The Zürich-based financial services firm has lodged a guilty plea for helping American clients evade taxes as part of an “extensive and wide-ranging conspiracy”, so-called by Attorney General Eric Holder. As a consequence, the bank has agreed to pay a fine close to $2.6bn, although the charges stop short of revoking its banking license.
“We deeply regret the past misconduct that led to this settlement. The US cross-border matter represented the most significant and longstanding regulatory and litigation issue for Credit Suisse,” said the firm’s CEO Brady Dougan in a press statement, who went on to claim that no material impact had come as a result of the recent public attention.
US prosecutors determined after a lengthy trial that Credit Suisse had accomplished the illegal feat by concealing assets in undeclared bank accounts, some of which had been in operation for decades, and one for more than a century. What’s more, the bank was found guilty of subverting disclosure requirements, destroying bank records, and time and again failing to meet the most basic of tax compliance laws.
[T]he bank was found guilty of subverting disclosure requirements, destroying bank records, and time and again failing to meet the most basic of tax compliance laws
The criminal conviction marks an unusual state of affairs, which is understandable, given that major charges against financial firms can so often result in unrelated job losses and irrecoverable losses for the business in question.
The circumstances mark the first instance of a major bank pleading guilty to criminal charges for close to 20 years, and the repercussions look to blunt the bank’s earnings somewhat this coming quarter. In a press statement, the bank estimated that the settlement would reduce its second-quarter net profit by $1.8bn.

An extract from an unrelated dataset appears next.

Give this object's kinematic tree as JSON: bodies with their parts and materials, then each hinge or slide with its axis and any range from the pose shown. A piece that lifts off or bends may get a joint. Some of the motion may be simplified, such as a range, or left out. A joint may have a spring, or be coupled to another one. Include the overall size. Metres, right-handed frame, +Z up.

“This case shows that no financial institution no matter its size or global reach is above the law,” said Holder, as he called a close to the long-running case. “We will never hesitate to criminally sanction any company or individual that breaks the law. A company’s profitability or market share can never and will never be used as a shield from prosecution or penalty. And this action should put that misguided notion definitively to rest.”